Is the main issue you're looking at the performance difference between your twisted wrapper and Tribler? Or are you looking at understanding the bottlenecks making the 200ms case have so much lower throughput than the 0 ms case? If the latter, would it be useful to you if I would whip up a one-to-one test transfer simulation with various latencies?
@arvidn Thanks a lot for these points! You can have a look at our code here.
We're using the latest version in the Ubuntu repositories. Note that we're only trying to explain the difference in performance between Tribler and our script. Thus, calls like sendmmsg()
and recvmmsg()
don't seem that relevant as we're not doing these calls (explicitly) in our fast script.
Using settings_pack
's might be helpful, but right now we're trying to replicate Tribler's settings in our script to achieve the same performance. @MaxVanDeursen maybe we should just refactor Tribler's code to use settings_pack
's as a first libtorrent refactor step and hope that performance improves?
Yes, we're looking to explain this difference under the condition of 200 ms, as the difference becomes larger (from 4x to 8x using default settings) with respect to the 0 ms case. This latency (and above) is relevant for tunnel community
performance, as we suspect this is the current bottleneck.
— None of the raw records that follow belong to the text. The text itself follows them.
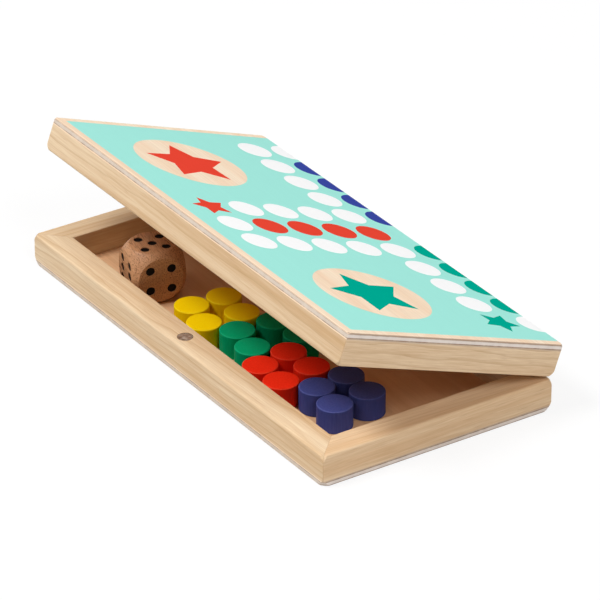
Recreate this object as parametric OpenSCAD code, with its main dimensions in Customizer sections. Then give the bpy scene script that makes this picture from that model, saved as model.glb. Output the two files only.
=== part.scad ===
// Folding ludo board box: two shallow wooden halves hinged along one long side.
// Shut, it is a box for the pawns and the die. Laid open, its printed outer faces make one board.
// Origin at the centre of the tray's base, +X along the hinge, +Y from the front to the hinge, +Z up.
// All sizes in millimetres, angles in degrees.

/* [Halves] */
// Length of each half, along the hinge
half_l = 200; // [180:1:240]
// Width of each half, from the front to the hinge
half_w = 100; // [88:1:120]
// Width of the frame rails, seen from above
rail_w = 11; // [9:0.1:14]
// Thickness of the plywood panels
panel_t = 2.6; // [2:0.1:4]
// Gap between the halves at the hinge, both when shut and when laid open
hinge_gap = 0.6; // [0.4:0.05:1]
// Radius of the four upright corners of each half
corner_r = 0.5; // [0.3:0.1:4]
// Radius of the outer edge round each meeting face
meet_edge_r = 1; // [0.2:0.1:1.5]
// Radius of the inner edge round each meeting face
inner_edge_r = 0.4; // [0.2:0.1:1]
// Radius of the tray's lower edges, except along the hinge
tray_edge_r = 0.8; // [0.3:0.1:1.8]
// Radius of the lid's upper edges, except along the hinge
lid_edge_r = 0.5; // [0.2:0.1:1.8]
// How far along its edges each corner of the tray's base is sanded round
tray_corner_reach = 5.5; // [2:0.5:9]
// How far along its edges each corner of a meeting face is sanded round
meet_corner_reach = 4; // [2:0.5:6]
// How far along its edges each corner of the lid's face is sanded round
lid_corner_reach = 2; // [2:0.5:9]
// Angle at which the lid stands open at rest
lid_angle = 20; // [0:0.5:60]

/* [Hinges] */
// Length of each hinge
hinge_l = 25; // [18:0.5:32]
// Distance from the end of a half to the near end of its hinge
hinge_inset = 27.5; // [16:0.5:45]
// Width of a hinge leaf, from the back face into the rail
leaf_w = 8; // [6.5:0.1:8.5]
// Thickness of a hinge leaf
leaf_t = 0.9; // [0.6:0.05:1.2]
// Diameter of the knuckles
barrel_d = 3.6; // [3.2:0.1:4.2]
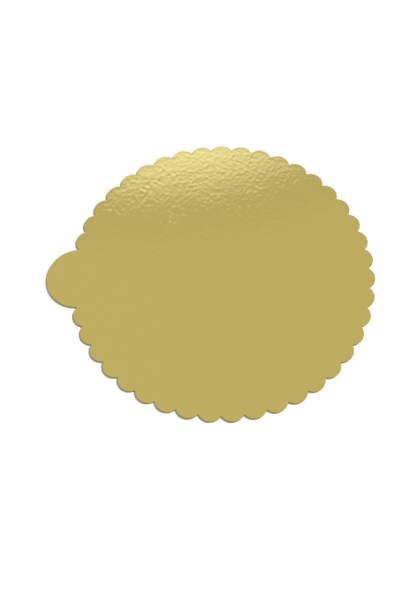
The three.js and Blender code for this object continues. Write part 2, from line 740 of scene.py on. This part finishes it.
@dataclass
class CakeBoard:
    """The board itself: one closed skin in three finishes.

    Args:
        outline: the die's outline.
        grain: the grain of the foil face.
        thickness: from the table to the foil face.
        shoulder_radius: rounding of the foil face's edge.
        shoulder_steps: bands over the shoulder.
        inner_radius: of the circle inside which the foil face is an even grid.
        band_rings: rings of the foil face from that circle to the shoulder.
        turn_power: how late the grid's rings turn to meet the scallops.
        fade_power: how late the grain fades on the way out to the shoulder.
        sharp_angle: angle between faces past which their edge is sharp, in degrees.
        vertices: the mesh's vertices so far, in blocks.
        faces: its faces so far, in blocks.
        face_kinds: the kind of each of those faces, in blocks.
    """

    outline: BoardOutline
    grain: FilmGrain
    thickness: float
    shoulder_radius: float = 0.35 * MILLIMETRE
    shoulder_steps: int = 4
    inner_radius: float = 134 * MILLIMETRE
    band_rings: int = 16
    turn_power: int = 4
    fade_power: int = 8
    sharp_angle: float = 50.0
    vertices: list[np.ndarray] = field(default_factory=list, init=False)
    faces: list[np.ndarray] = field(default_factory=list, init=False)
    face_kinds: list[np.ndarray] = field(default_factory=list, init=False)

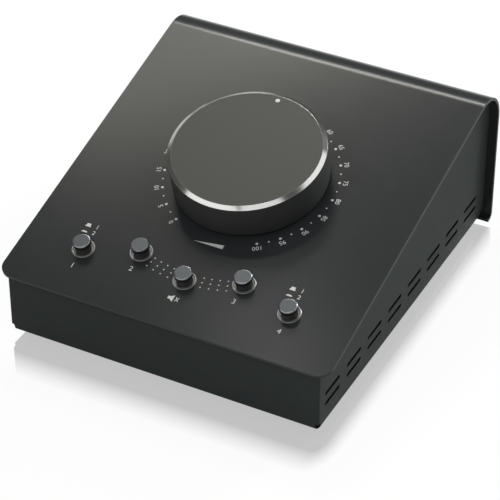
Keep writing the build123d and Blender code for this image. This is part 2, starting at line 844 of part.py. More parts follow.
with BuildPart() as ribbon_cable:
    header_end = lid_plane.from_local_coords((ribbon_x, control_header_place, board_under - header_height))
    drop = (header_end.Z - rear_header_height) / cos(slope)
    with BuildSketch(Plane.YZ.offset(ribbon_x)):
        with BuildLine():
            route = FilletPolyline(
                (header_end.Y, header_end.Z),
                (header_end.Y + drop * sin(slope), rear_header_height),
                (rear_y - rear_board_front - header_height, rear_header_height),
                radius=ribbon_bend,
            )
            offset(route, amount=ribbon_thickness, side=Side.LEFT)
        make_face()
    extrude(amount=ribbon_width / 2, both=True)
finish(ribbon_cable, "ribbon_cable")
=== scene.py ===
import json
import math

import bmesh
import bpy
from mathutils import Matrix, Vector

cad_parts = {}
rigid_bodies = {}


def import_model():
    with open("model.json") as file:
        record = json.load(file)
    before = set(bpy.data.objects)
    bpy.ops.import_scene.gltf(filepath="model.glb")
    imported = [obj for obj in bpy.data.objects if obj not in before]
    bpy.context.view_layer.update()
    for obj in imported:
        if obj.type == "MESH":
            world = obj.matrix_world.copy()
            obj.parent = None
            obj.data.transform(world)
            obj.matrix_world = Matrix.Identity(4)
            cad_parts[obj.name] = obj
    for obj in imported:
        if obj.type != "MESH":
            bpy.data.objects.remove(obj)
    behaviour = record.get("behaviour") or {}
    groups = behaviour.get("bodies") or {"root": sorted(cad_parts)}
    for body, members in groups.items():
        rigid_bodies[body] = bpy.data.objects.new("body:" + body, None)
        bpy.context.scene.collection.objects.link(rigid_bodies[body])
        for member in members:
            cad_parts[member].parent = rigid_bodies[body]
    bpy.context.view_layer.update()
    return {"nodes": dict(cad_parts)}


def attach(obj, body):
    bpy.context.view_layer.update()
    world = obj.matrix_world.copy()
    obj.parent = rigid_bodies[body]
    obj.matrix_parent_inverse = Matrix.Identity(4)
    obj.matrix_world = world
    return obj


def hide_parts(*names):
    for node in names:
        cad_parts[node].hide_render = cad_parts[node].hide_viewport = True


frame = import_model()
nodes = frame["nodes"]
mm = 0.001
print("frame loaded:", len(nodes), "nodes")

lid = {"slope": 14.37, "front": (0, -80.6, 30.85), "dial": 79.0}  # degrees and mm, as the part has them
buttons = {"source": (-44, 22.55), "mono": (-22, 29), "mute": (0, 22.55), "dim": (22, 29)}  # mm across and up
buttons["monitor"] = (44, 22.55)
tilt = math.radians(lid["slope"])
upSlope = Vector((0, math.cos(tilt), math.sin(tilt)))
lidNormal = Vector((0, -math.sin(tilt), math.cos(tilt)))
lidPlace = Matrix.Translation(Vector(lid["front"]) * mm) @ Matrix.Rotation(tilt, 4, "X")


def onLid(x, s, h=0.0):  # a point across the lid, up its slope and above it, in mm
    return lidPlace @ (Vector((x, s, h)) * mm)


dialCentre = onLid(0, lid["dial"])


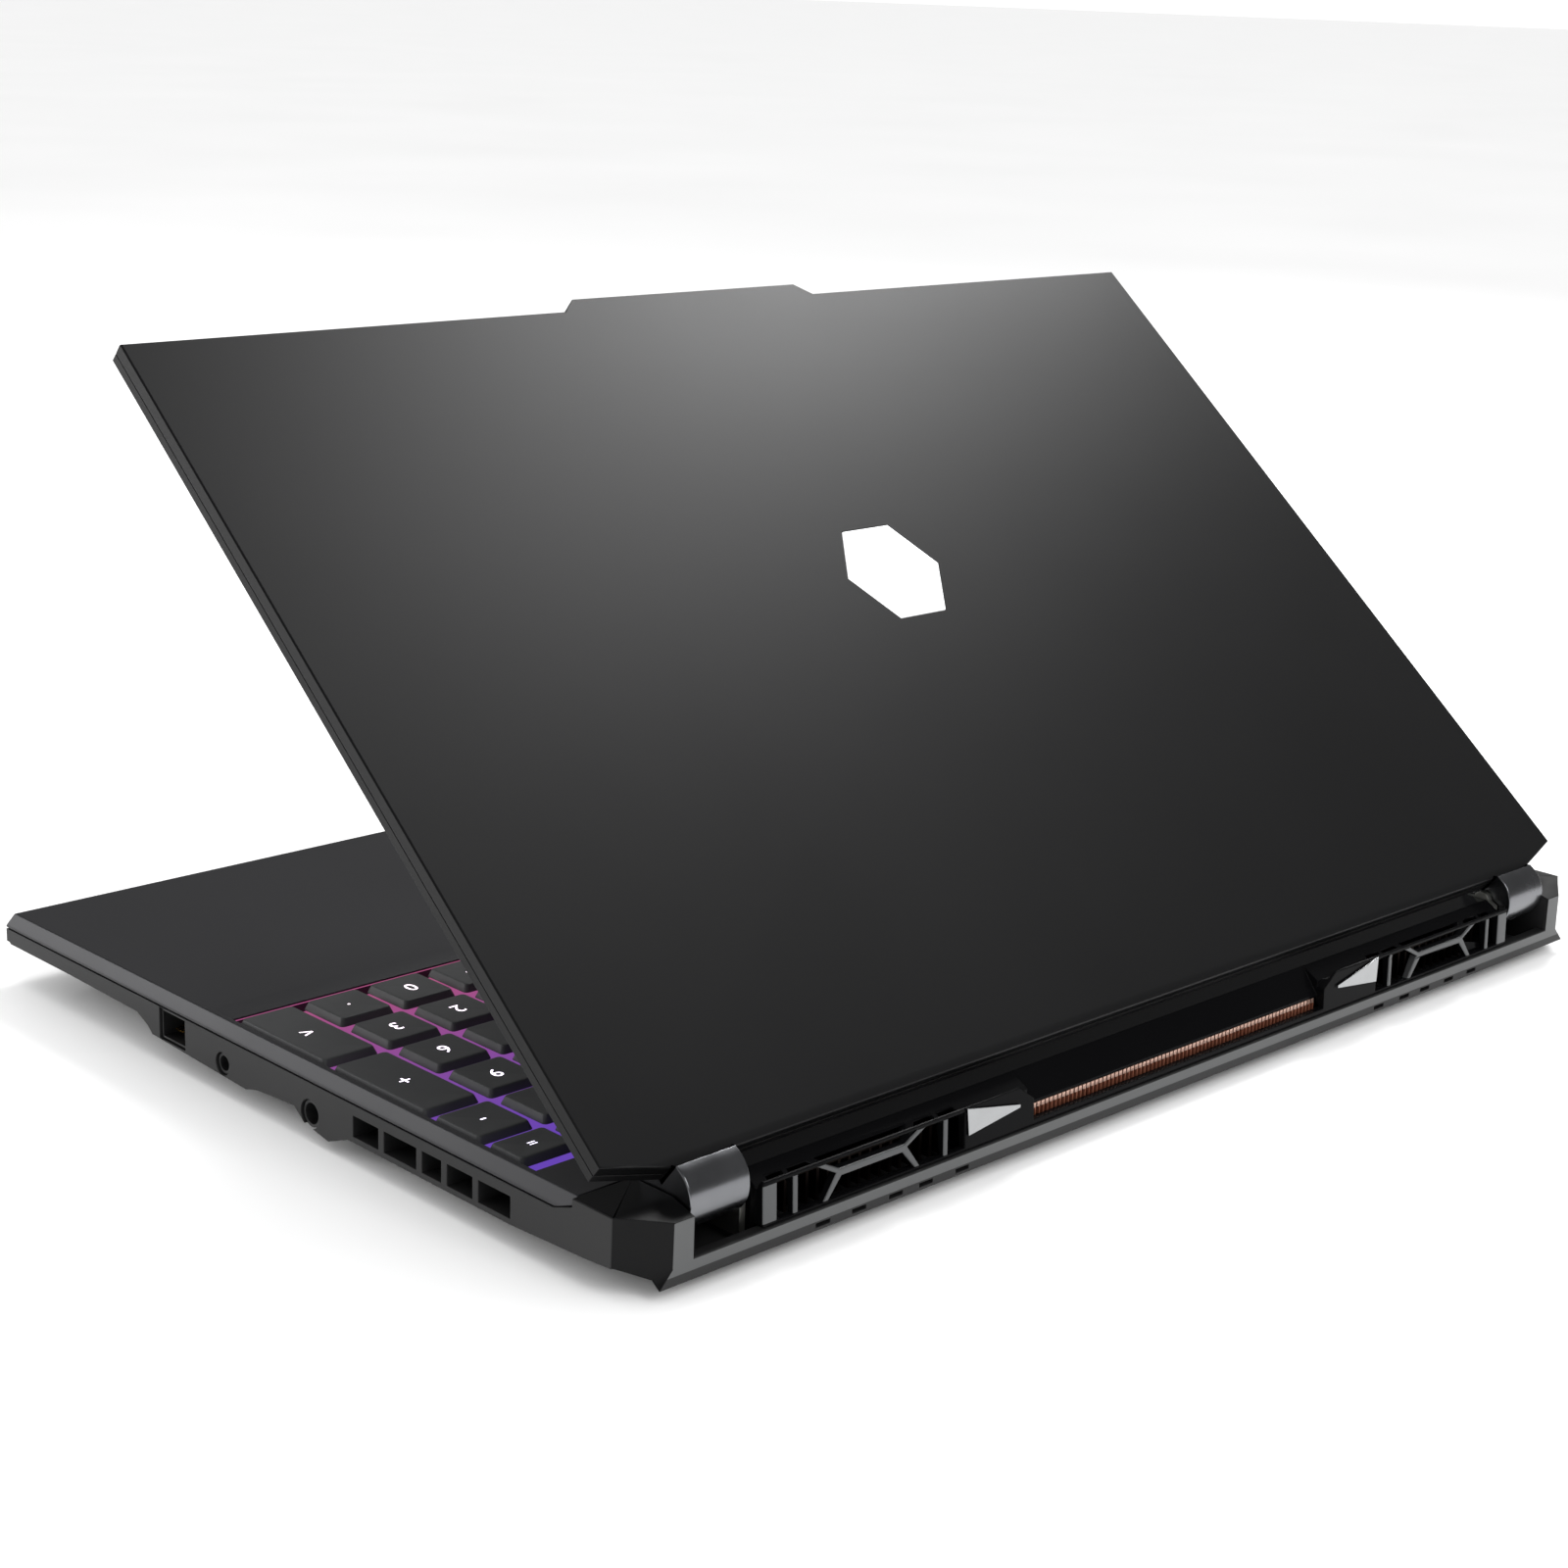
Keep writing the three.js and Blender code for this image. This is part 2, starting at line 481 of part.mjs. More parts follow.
function addFeet() {
  const foot = (x0, x1, y0, y1) => {
    const inset = 1.2;
    return join(block(x0, x1, y0, y1, 1, 1.7),
      block(x0 + inset, x1 - inset, y0 + inset, y1 - inset, 0, 1.2));
  };
  addPart(base, "foot_front_left", foot(-150, -96, -104, -95), FINISH.rubber);
  addPart(base, "foot_front_right", foot(96, 150, -104, -95), FINISH.rubber);
  addPart(base, "foot_rear", foot(-140, 140, 110, 119), FINISH.rubber);
}

function hingeBracket(side) {
  const profile = [[107, 5.2], [120.5, 5.2], [120.5, 17.6], [118, 19], [107, 19]];
  const leaf = alongX(profile, 144.2, 145.8);
  const eye = rodX(2.4, 144.2, 145.8, HINGE_Y, HINGE_Z, 24);
  const riser = block(144.2, 145.8, 103.5, 110, 5.2, 15.2);
  const flange = block(144.2, 160, 96, 108, 14, 15.2);
  const pin = rodX(1.8, 144.2, 160, HINGE_Y, HINGE_Z, 24);
  return onSide(join(leaf, eye, riser, flange, pin), side);
}

// Lid, drawn closed
const EMBLEM = { x: -5, y: -22, reach: 17 };

function lidOutline(inset) {
  const half = HALF_WIDTH - inset;
  const top = LID_HINGE_EDGE - LID_LENGTH + inset;
  const bottom = LID_HINGE_EDGE - inset;
  return [[-half + 17.6, bottom], [-half, bottom - 5], [-half, top], [-46, top], [-41, top - 4.2],
    [41, top - 4.2], [46, top], [half, top], [half, bottom - 5], [half - 17.6, bottom]].reverse();
}

function lidCover() {
  const under = LID_TOP - LID_THICKNESS;
  const shell = alongZ(lidOutline(0), under, LID_TOP);
  const tray = block(-HALF_WIDTH + 2, HALF_WIDTH - 2, LID_HINGE_EDGE - LID_LENGTH + 2,
    LID_HINGE_EDGE - 7, under - 1, LID_TOP - 1.5);
  const emblemHole = alongZ(emblemOutline(FIT_GAP), LID_TOP - 0.8, LID_TOP + 1);
  const bevel = alongX([[LID_HINGE_EDGE - 2.4, LID_TOP + 0.01], [LID_HINGE_EDGE + 0.1, LID_TOP - 0.62],
    [LID_HINGE_EDGE + 0.1, LID_TOP + 0.01]], -HALF_WIDTH, HALF_WIDTH);
  return cut(shell, tray, emblemHole, bevel);
}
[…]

For our script (at 200 ms), we already know what the bottleneck is: buffer sizes (see above). Right now, we believe it is most probable that this has to do with settings passed to libtorrent either in creating the libtorrent session or adding a torrent.
Report can be found at overleaf.
Problem: Tor-like tunnels introduce significant latency.
Measure how 25ms to 1000ms of latency affects the Libtorrent throughput. Aim to understand how LEDBAT parameters can be set to maximize throughput. Create an experimental environment using containers. Use netem to create latency between two containers. Start seeder at one container, download across the connecting bridge with added latency.
Initial results: performance is severly efected by latency of just 50 ms.